Whatever the drivers, historically the decline of a dominant global reserve currency has occurred over the course of decades rather than months. What’s more, we’re seeing attention being given to this topic — and measures being proposed to maintain US dollar dominance — as US policymakers recognize the benefits the American economy enjoys because of the dollar’s global reserve status. Recently, the US House Financial Services Committee held a hearing entitled “Dollar Dominance: Preserving the US Dollar’s Status as the Global Reserve Currency.” This followed the introduction of a bill earlier this year that would require the US Treasury Secretary to create a dollar strategy. Whether such legislation can get passed, let alone be successful in achieving long-term goals, remains to be seen. However, I do believe creating a dollar strategy would be a step in the right direction. For now, and for years to come, I anticipate the US dollar will remain the dominant global reserve currency.

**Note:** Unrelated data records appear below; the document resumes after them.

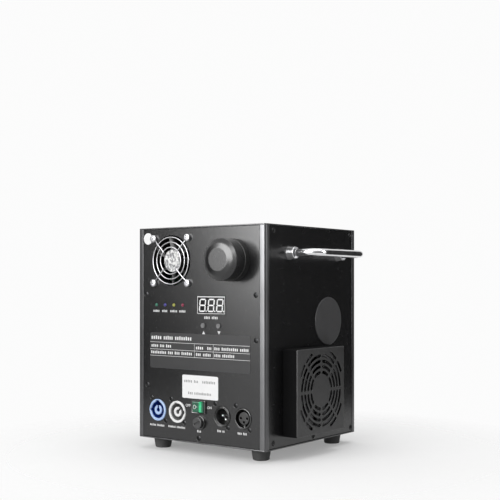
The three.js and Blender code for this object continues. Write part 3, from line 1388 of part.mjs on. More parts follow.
// Controls
addPiece(controlFace, "control_board", controlBoard(), finishes.board);
addPiece(controlFace, "display", display(), finishes.displayGlass);
addPiece(controlFace, "button_up", pushButton(-1), finishes.greyPlastic);
addPiece(controlFace, "button_down", pushButton(1), finishes.greyPlastic);
["green", "blue", "yellow", "red"].forEach((colour, index) => {
  addPiece(controlFace, `lamp_${colour}`, lamp(index), finishes[`${colour}Lamp`]);
});

// Sockets, switch and fuse
addPiece(controlFace, "power_in_socket", powerSocket(POWER_IN_U, Math.PI / 2), finishes.bluePlastic);
addPiece(controlFace, "power_out_socket", powerSocket(POWER_OUT_U, Math.PI / 4), finishes.whitePlastic);
addPiece(controlFace, "data_in_socket", dataInSocket(), finishes.blackPlastic);
addPiece(controlFace, "data_out_socket", dataOutSocket(), finishes.blackPlastic);
addPiece(controlFace, "switch_body", switchBody(), finishes.blackPlastic);
addPiece(controlFace, "switch_rocker", switchRocker(), finishes.greenLamp);
addPiece(controlFace, "fuse_holder", fuseHolder(), finishes.blackPlastic);
addPiece(controlFace, "fuse_cap", fuseCap(), finishes.greyPlastic);
addPiece(controlFace, "glass_fuse", glassFuse(), finishes.glass);

// Electronics
addPiece(machine, "power_supply", powerSupply(), finishes.steel);
addPiece(plainFace, "driver_board", driverBoard(), finishes.board);

// The origin is the middle of the machine's box, on the floor under its feet
const farthestX = PANEL_FACE_X + HANDLE_STANDOFF + HANDLE_BAR_RADIUS;
const farthestY = PANEL_FACE_Y + CAP_TOP_HEIGHT;
machine.position.set((HOUSING_WIDTH / 2 - farthestX) / 2, (farthestY - HOUSING_DEPTH / 2) / 2, FOOT_HEIGHT);

export default machine;
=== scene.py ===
"""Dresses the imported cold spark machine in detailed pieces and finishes, and sets up its studio."""

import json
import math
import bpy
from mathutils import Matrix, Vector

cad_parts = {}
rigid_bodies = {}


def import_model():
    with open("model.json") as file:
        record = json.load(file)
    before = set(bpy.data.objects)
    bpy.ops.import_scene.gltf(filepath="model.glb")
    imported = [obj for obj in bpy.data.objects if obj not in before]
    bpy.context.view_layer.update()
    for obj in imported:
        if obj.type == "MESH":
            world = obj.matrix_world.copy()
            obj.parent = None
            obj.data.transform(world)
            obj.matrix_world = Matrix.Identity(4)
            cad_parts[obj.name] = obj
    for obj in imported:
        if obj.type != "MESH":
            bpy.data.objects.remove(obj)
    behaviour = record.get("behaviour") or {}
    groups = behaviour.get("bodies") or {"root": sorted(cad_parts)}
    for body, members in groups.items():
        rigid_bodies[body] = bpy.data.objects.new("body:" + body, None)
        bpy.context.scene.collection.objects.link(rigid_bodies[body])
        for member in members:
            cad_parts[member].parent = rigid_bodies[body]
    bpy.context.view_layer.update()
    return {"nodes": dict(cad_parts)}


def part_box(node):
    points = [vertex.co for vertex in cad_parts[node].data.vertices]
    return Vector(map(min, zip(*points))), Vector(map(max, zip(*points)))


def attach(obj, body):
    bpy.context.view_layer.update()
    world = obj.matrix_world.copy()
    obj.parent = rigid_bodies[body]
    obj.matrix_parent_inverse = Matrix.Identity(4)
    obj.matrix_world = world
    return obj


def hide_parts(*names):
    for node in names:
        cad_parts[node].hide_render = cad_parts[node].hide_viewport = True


bl_info = {
    "name": "Cold Spark Machine",
    "version": (1, 0, 0),
    "blender": (4, 5, 0),
    "location": "View3D > Sidebar > Spark Machine",
    "description": "Detailed pieces, finishes and a plain studio for the packed cold spark machine",
    "category": "Object",
}

from types import SimpleNamespace

import bmesh
import bpy
import numpy as np
from bpy.props import FloatProperty, FloatVectorProperty, IntProperty, PointerProperty
from mathutils import Vector
from mathutils.geometry import delaunay_2d_cdt

for leftover in list(bpy.data.objects):
    bpy.data.objects.remove(leftover)
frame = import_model()

MM = 0.001
WELD = 1.5e-6
SHARP_ANGLE = math.radians(40)
FULL_TURN = 2 * math.pi
QUARTER_TURN = math.pi / 2

# Steps of round forms
EDGE_STEPS = 3
ARC_STEPS = 5
CAP_STEPS = 12
BEND_STEPS = 20
END_STEPS = 9
SLOT_STEPS = 13
WIRE_STEPS = 12
SMALL = 24
ROUND = 48
FINE = 96
SMOOTH = 128
NOTCH_STEPS = 192
DOT_STEPS = 16
ROCKER_STEPS = 17

# Lengths are in millimetres from here on. A support row beside an edge keeps the flat faces flat
SUPPORT = 0.35
FINE_EDGE = 0.2

# Housing construction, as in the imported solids
SHEET = 1.5
SEAT_GAP = 0.3
LAMP_GAP = 0.25
SCREW_GAP = 0.12
WINDOW_GAPS = {"display": (0.3, 0.3), "switch_body": (-0.7, -0.4)}
POST_FACE = 7.2
POST_WALL = 2.0
POST_FLANGE = 8.0
POST_END_EDGE = 0.15
RABBET = 2.2
LIP_END = 16.7
PANEL_CORNER = 0.5
HOUSING_TOP = 238.0

# Normals with less than this share along an axis count as an edge, or as a wall
EDGE_SHARE = 0.95
WALL_SHARE = 0.05

# Spark outlet and its pipe
OUTLET_HOLE = 16.1
OUTLET_BORE = 11.0
OUTLET_SEAT = 12.8
OUTLET_SPIGOT = 15.8
OUTLET_SHOULDER = 4.0
PIPE_RADIUS = 12.5

# Screws: crown and recess of a flush head and of a pan head, with the turns of their crosses
CROWN = 0.25
RECESS = 0.9
FIRST_TURN = 0.4
NEXT_TURN = 1.1
PAN_HEIGHT = 4.2
PAN_RECESS = 1.2
PAN_TURN = 0.5

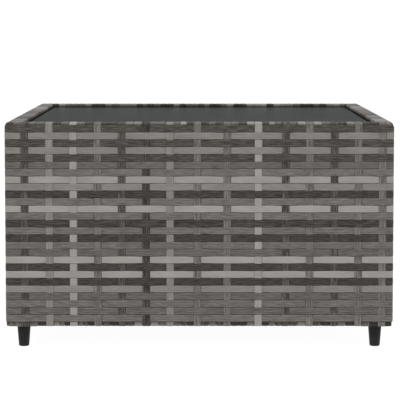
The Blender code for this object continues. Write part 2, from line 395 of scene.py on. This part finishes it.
def linked_object(mesh, material, sharp_angle):
    """A new object with this mesh, smooth but for edges sharper than the angle."""
    mesh.materials.append(material)
    mesh.shade_smooth()
    mesh.set_sharp_from_angle(angle=radians(sharp_angle))
    obj = bpy.data.objects.new(mesh.name, mesh)
    bpy.context.scene.collection.objects.link(obj)
    return obj


def turned(points, side):
    """Points of the front side's plan, as (along, -reach, z), turned to this side."""
    angle = SIDES.index(side) * pi / 2
    turn = np.array([[cos(angle), -sin(angle), 0], [sin(angle), cos(angle), 0], [0, 0, 1]])
    return np.asarray(points) @ turn.T


def row_height(row):
    """Middle of a row. The weave is looser towards the base, so its last rows lie a little lower."""
    slack = max(row - TIGHT_ROWS, 0) / (len(ROWS) - 1 - TIGHT_ROWS)
    return TOP_ROW_Z - row * ROW_PITCH - BASE_SLACK * slack**1.5


def column_is_over(column, row, side):
    """Whether this side's column lies over the row: neighbours alternate, also round the corners."""
    return (column + row + SIDES.index(side)) % 2 == 1


def smooth(value):
    return value * value * (3 - 2 * value)


def weft_sway(along, row, side):
    """How far out the row lies here: towards the inside where a column lies over it."""
    knots = [(-HALF, 0.0)]
    for column, place in enumerate(COLUMN_PLACES):
        sway = -WEFT_SWAY if column_is_over(column, row, side) else WEFT_SWAY
        knots.append((place, sway))
    knots.append((HALF, 0.0))
    for (x0, y0), (x1, y1) in zip(knots, knots[1:]):
        if x0 <= along <= x1:
            return y0 + (y1 - y0) * smooth((along - x0) / (x1 - x0))
    return 0.0


def weft_path(row, side):
    """Plan points of one row on one side, from the middle of one corner's bend to the next one's."""
    bend = CORNER_RADIUS - (HALF - SKIN_REACH)
    straight = SKIN_REACH - bend
    path, out = [], []
    for angle in (-45.0, -30.0, -15.0):
        a = radians(angle)
        path.append((-straight + bend * sin(a), -straight - bend * cos(a)))
        out.append((sin(a), -cos(a)))
    for along in np.linspace(-straight, straight, ROW_STATIONS):
        path.append((along, -(SKIN_REACH + weft_sway(along, row, side))))
        out.append((0.0, -1.0))
    for angle in (15.0, 30.0, 45.0):
        a = radians(angle)
        path.append((straight + bend * sin(a), -straight - bend * cos(a)))
        out.append((sin(a), -cos(a)))
    return np.array(path), np.array(out)


def round_top_corner(points):
    """Leans the highest row's upper edge inwards near the corners, over the ends of the rails."""
    along, rise = np.abs(points[..., 0]), np.clip(points[..., 2] - LEAN_Z, 0.0, LEAN_RISE)
    weight = smooth(np.clip((along - LEAN_START) / LEAN_RUN, 0.0, 1.0))
    inward = (LEAN_RADIUS - np.sqrt(LEAN_RADIUS**2 - rise**2)) * weight
    sign = np.sign(points[..., 0])
    corner = along > HALF - CORNER_RADIUS
    leaned = points.copy()
    leaned[..., 1] += inward
    leaned[..., 0] -= np.where(corner, sign * inward, 0.0)
    return leaned


def weft_rows(side, material):
    strands = Strands(f"weft_strands_{side}")
    for row, shade in enumerate(ROWS):
        plan, out = weft_path(row, side)
        along = plan[:, 0]
        knots = draws.uniform(-ROW_DRIFT, ROW_DRIFT, DRIFT_KNOTS)
        drift = np.interp(along, np.linspace(-HALF, HALF, DRIFT_KNOTS), knots)
        drift *= smooth(np.clip((HALF - np.abs(along)) / DRIFT_FADE, 0.0, 1.0))
        swell = np.array([weft_sway(a, row, side) for a in along]) / WEFT_SWAY
        widths = WEFT_WIDTH + WEFT_SWELL * draws.uniform(0.4, 1.6) * swell
        path = np.column_stack([plan, row_height(row) + drift])
        outs = np.column_stack([out, np.zeros(len(out))])
        across = np.tile([0.0, 0.0, 1.0], (len(plan), 1))
        strands.sweep(
            side, path, across, outs, widths, shade,
            start=SIDES.index(side) * 2 * HALF, fit=round_top_corner if row == 0 else None,
        )  # fmt: skip
    return strands.build(material)


def frames_of(path):
    """Unit vectors out of a side's upright path of (reach, z) points, from the way it runs."""
    tangent = np.gradient(path, axis=0)
    tangent /= np.linalg.norm(tangent, axis=1)[:, None]
    return np.column_stack([tangent[:, 1], -tangent[:, 0]])


def arc_points(centre, radius, start, end, steps):
    angles = np.radians(np.linspace(start, end, steps))
    return [(centre[0] + radius * cos(a), centre[1] + radius * sin(a)) for a in angles]


def flat_run(inner_reach, outer_reach, z):
    """(reach, z) points on the flat between two bends."""
    return [(inner_reach + f * (outer_reach - inner_reach), z) for f in (0.66, 0.33)]


def over_rim(reach, outer):
    """(reach, z) points from a face at this reach, over the rim and down in front of the upstand."""
    half = STRAND_THICKNESS / 2
    top = RIM_TOP_Z - half
    inner_reach = RIM_INSIDE - RAIL_CLEARANCE - half
    points = arc_points((reach - outer, top - outer), outer, 0, 90, 8)
    points += flat_run(inner_reach + INNER_BEND, reach - outer, top)
    points += arc_points((inner_reach + INNER_BEND, top - INNER_BEND), INNER_BEND, 90, 180, 6)
    points.append((inner_reach, LIP_END_Z))
    return points


def meets_foot_plate(along, width):
    """Whether a strand this far along a side would run into a corner's foot plate under the base."""
    return abs(along) + width / 2 > PLATE_INSIDE + PLATE_CLEARANCE


def under_base(reach):
    """(reach, z) points from the outer face, under the bottom rail and up its inner side."""
    half = STRAND_THICKNESS / 2
    low = BASE_STRAND_Z + half
    inner_reach = RAIL_INSIDE - 2 * RAIL_CLEARANCE - half
    points = arc_points((reach - BASE_BEND, low + BASE_BEND), BASE_BEND, 0, -90, 7)
    points += flat_run(inner_reach + INNER_BEND, reach - BASE_BEND, low)
    points += arc_points((inner_reach + INNER_BEND, low + INNER_BEND), INNER_BEND, -90, -180, 5)
    points.append((inner_reach, BOTTOM_RAIL_TOP_Z + 0.001))
    return points


def down_to_plate(reach):
    """(reach, z) points of a strand's end at a corner, where a foot plate lies under the rail."""
    high = SKIN_BASE_Z + PLATE_END_RISE
    return [(reach, BASE_STRAND_Z + f * (high - BASE_STRAND_Z)) for f in (1.0, 0.5, 0.0)]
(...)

More dollar weakness expected

As we look ahead, I anticipate the US dollar will continue to weaken as more signs point to Fed dovishness relative to other central banks, especially the Bank of England and, to a lesser extent, the ECB. The Bank of Japan is a slightly different situation. I am more skeptical about the BOJ altering its monetary policy in the near term as Japan’s export environment remains quite challenging, which should prevent the BOJ from tightening its policy prematurely.

The key takeaway is that the US dollar is likely to continue weakening in the near term, and that has implications for earnings, trade and even asset performance: 

  • US companies that derive a large portion of their revenues from abroad stand to benefit from dollar weakening, which makes their products cheaper to foreign buyers. The US tech sector, which derives a substantial portion of its revenue from outside the US, in particular could benefit from this.
  • Another potential beneficiary is emerging markets, given that US dollar-denominated EM debt becomes less onerous to service when the dollar is weaker. 

In short, recent currency moves are a reminder that investment opportunities can arise in many different ways.